Rsamtools filterBam question

1

Entering edit mode

Vivek.b ▴ 100

@vivekb-7661

Last seen 5.7 years ago

Germany

Hi Everyone

I have two questions related to Rsamtools :

1. I am trying to filter my bam file by scanning the genome in 1kb bins, and removing reads that match certain criteria. But I will have to bin the genome chromosome by chromosome and run the filtering per chromosome..

I created the following example using the example BAM file , although it's a bit buggy due to NA's.

Suppose I want to only keep reads with highest mapQ per bin.

library(Rsamtools)

bamFile <- system.file("extdata", "ex1.bam", package="Rsamtools")

sparam <- ScanBamParam(what = c("qname", "flag", "rname", "pos", "mapq"),
                       flag = scanBamFlag(isFirstMateRead = TRUE, isUnmappedQuery = FALSE) )

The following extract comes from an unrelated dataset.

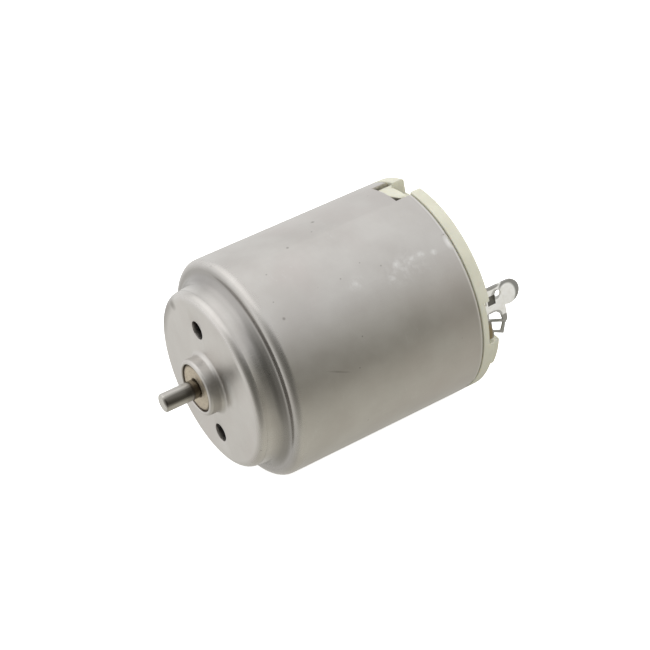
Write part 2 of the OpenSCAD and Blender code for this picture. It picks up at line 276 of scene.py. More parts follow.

bam <- scanBam(bamFile, param = sparam)[[1]]

bam <- as.data.frame(bam)

filterfunc <- function(bam) {
        # remove NA positions
        bam <- na.omit(bam)        
        # split df by chromosome
        chroms <- as.character(unique(bam$rname))
        bam2 <- split(bam, bam$rname)
        
     
        # for each chrom, filter highest mapq in bins
        filterHiQ <- function(bam){
                chromEnd <- round(max(bam$pos), -2)
                end <- ifelse(chromEnd < max(bam$pos), chromEnd + 100, chromEnd)
                bins <- .bincode(bam$pos, seq(0,end, 100))
                
                
                tokeep <- lapply(split(bam$mapq, bins), function(x) {
                        keep <- x == max(x)
                        return(keep)
                })
                
                return(unlist(tokeep))
        }
        
        # get filtered bam per chrom
        keep <- unlist(lapply(bam2, filterHiQ))
        return(keep)
        
}

This function works on bamFile that I read (returns logical vector), but when I try to create the FilterRule using this function, this returns errors due to NAs removed.

filterBam(bamFile, "/tmp/test.bam" , filter = FilterRules(list(filterfunc)))

Error in seq.default(0, end, 100) : 'to' cannot be NA, NaN or infinite

I got this problem while trying to create an example. However, my question was different.! I wanted to know if there is a way to apply a function (like the filterHiQ i wrote above) under filterRules in such a way that It does it chromosome by chromosome, so I don't have to split the file internally?

2. My second question was related to the ScanBamParam above. I wanted to actually include R1 reads + R2 reads in case R1 is unmapped. So something like isFirstMateRead = TRUE | hasUnmappedMate = TRUE, but can't find how to do that..

Thanks for your help.

Vivek

P.S. (29th Aug 2016) I just edited the example for clarity. this works if I read the bam file as data frame and run the command. But doesn't work as filterRules

rsamtools • 1.6k views

ADD COMMENT • link 9.4 years ago Vivek.b ▴ 100